Thermodynamic Foundations of the Process of Obtaining Fresh Water by Crystallization

The thermodynamic aspect of the process of obtaining fresh water using a new method of freezing from an aqueous solution containing salts or any other impurities was considered. A schematic diagram of a crystallizer, whose main element is a piston cylinder which is filled with a low-boiling refrigerant, e.g., carbon disulfide, isopentane, or acetone, was proposed. The cylinder is placed into a reservoir filled with an aqueous solution. By piston motion the volume of the gas phase above the refrigerant in the cylinder is increased, the residual pressure in the cylinder decreases, and the refrigerant begins to evaporate. During evaporation, the refrigerant takes heat from the walls of the cylinder, thereby cooling it to below water crystallization temperature, and ice crystals are formed on the outside cylinder wall.
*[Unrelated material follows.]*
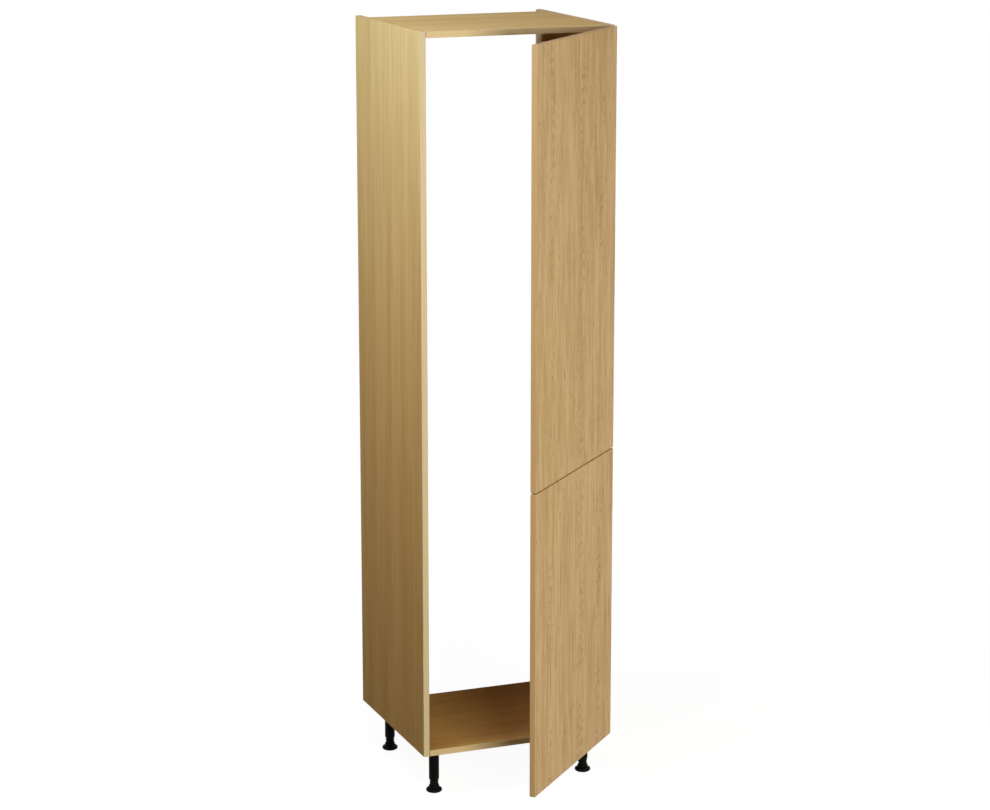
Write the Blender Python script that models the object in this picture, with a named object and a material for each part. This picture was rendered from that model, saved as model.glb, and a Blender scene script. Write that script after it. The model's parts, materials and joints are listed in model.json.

After separation of ice from the mother liquor, the piston is returned to its original position, with refrigerant vapor being compressed. The refrigerant begins to condense, and the heat thereby released causes warming of the cylinder walls, resulting in ice crystals melting and fresh water formation. The proposed method affords multiple water crystallization–ice melting cycles. The main form of energy transfer in this method is the work of expansion, done in the piston cylinder filled with the refrigerant. In doing this work, the heat of the cylinder walls and of the contacting aqueous solution is utilized. As a result, the energy store of the aqueous solution decreases, and the water crystallization temperature is reached. With work used as a form of energy transfer, rather than heat, as, e.g., in the distillation method, no environmental problems such as greenhouse effect or global warming arise. The only issue to be addressed is that of the use of spent aqueous solution. The proposed method of water recovery from solutions by freezing is versatile, being suitable for disposal of industrial, agricultural, or other wastewaters, as well as for concentrating aqueous solutions of noble and rare earth metals.